Michelle met her husband James Myers while they were both students at Southwestern.

Myers earned a Master of Arts in Christian Education (MACE) degree with an emphasis in women’s ministry in 2010 and counts Terri Stovall, current dean of women, among the professors who had the greatest impact on her.

“She was real,” Myers said, adding that Stovall used her church experience to provide a new perspective on the textbook lessons.

Myers wasn’t sure what she was going to do with her degree, though.

“I just knew that I wanted to teach the Bible, and I knew that that was weighty, and I knew that I needed some theological training to help me to be able to do something to step into that responsibility with the appropriate amount of weight,” she said.

The answer came through an online group chat with three friends in 2012.

Myers had met Somer Phoebus while working for Somer’s dad, James Caldwell, in Admissions at Southwestern Seminary. The two quickly became friends and eventually began working together in the online health and fitness field.

Myers, Phoebus, and two other close friends in the business created an “accountability group” to help ensure that career and ambition wouldn’t take over their lives. They started meeting weekly at 5 a.m. on a Google Hangout, and eventually decided that more women needed to be invited into the conversation.

Myers began posting parts of the group’s talks on social media and found that “women were very hungry for that conversation.” She and Phoebus co-founded she works HIS way (SWHW), a discipleship and equipping community for Christian women in the workforce. Topics of discussion range from coping with work situations to parenting issues to a host of other concerns. Scripture and faith are part of every conversation.

The ministry has taken different shapes over the years, going from an online membership to a podcast, a Patreon community, books, an annual conference, and more.

“The content stays the same, but the mode in which it is most helpful to the women at that time tends to change and move with those needs as the women tell us what they need and we try to pivot and change with them,” Myers said.

Both women have other jobs—Myers works as discipleship coordinator at Biltmore Church in western North Carolina, where her husband serves as executive pastor of campuses and CFO. Phoebus works as communications director and women’s discipleship consultant at BCMD (Baptist Convention of Maryland and Delaware) and also works at her church.

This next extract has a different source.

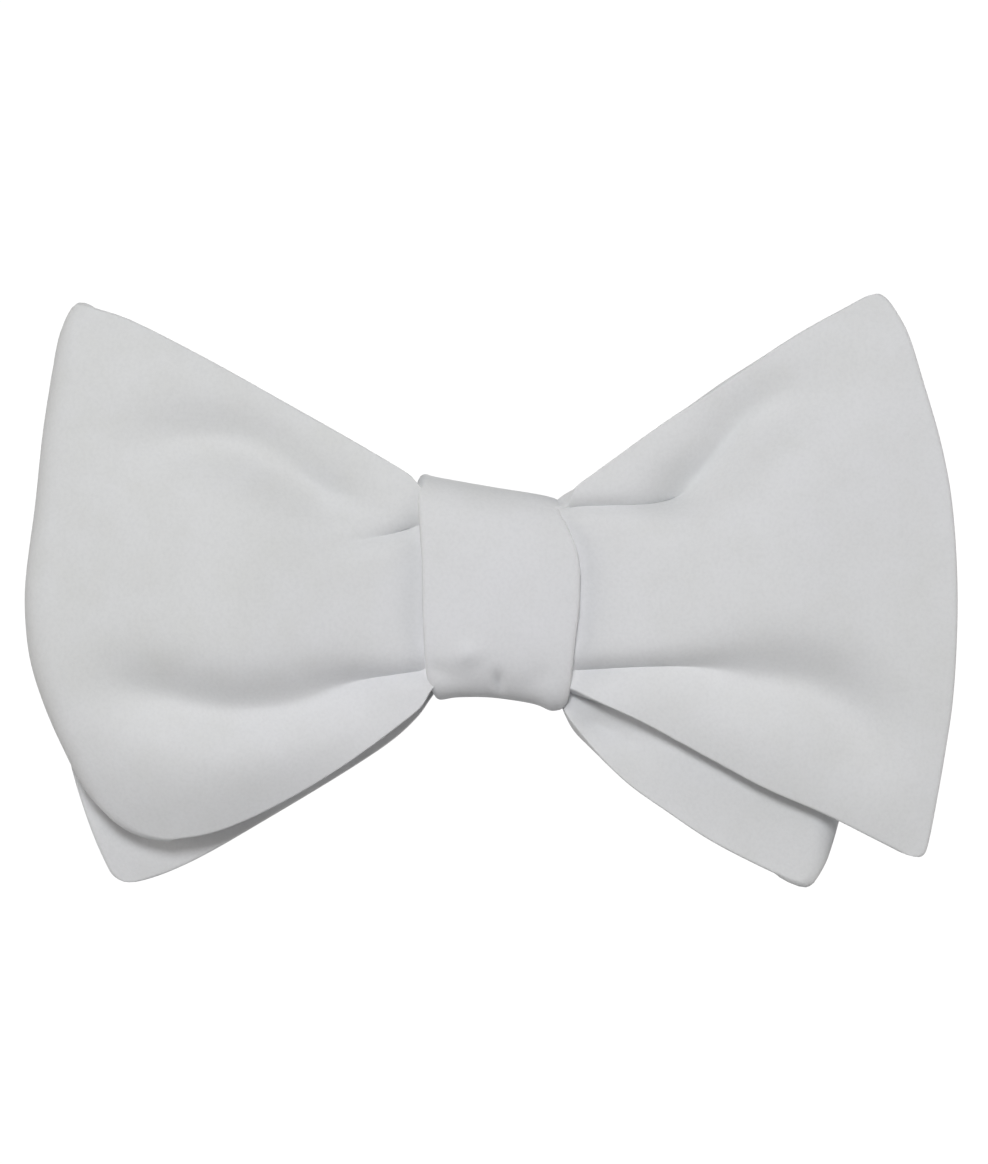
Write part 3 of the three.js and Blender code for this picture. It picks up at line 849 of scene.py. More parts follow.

Myers said she and Phoebus are regularly asked when they’re going to stop doing one of their jobs, as if they can’t do it all. She said they both would agree that “hardly anything that we do career-wise looks like it makes sense on paper. So the only way that we can explain it is that the Bible is true and that in Him, all things really do hold together.”

Myers said one of the things she talks about on SWHW and to women at her church is that “life balance is a sham. I think that is one of the biggest lies that culture tries to feed women, and Christian women in particular try to live this dual ‘I want to be everything God asked me to be, everything God calls me to be, but I also want to try to be everything that the world expects me to be,’ and that is like a quick race to exhaustion.”

She said Matthew 6:33 is an anthem both for SWHW and herself, “recognizing that instead of trying to pursue God and all the things, if we will just keep God number one, He really will order everything else.”

Myers said Southwestern played a key role in her being rooted in God’s Word.

“I feel like I developed a really deep love for Scripture [at the seminary],” she said. “I’m very, very grateful for the biblical foundation that I was given from every professor in every class to really understand God’s Word for what it is, and that has continued to be an anchor point for not just my ministry points, but for my own spiritual walk with the Lord, for my own spiritual nourishment, for my parenting, for my friendships. That’s where I go when I need wisdom.”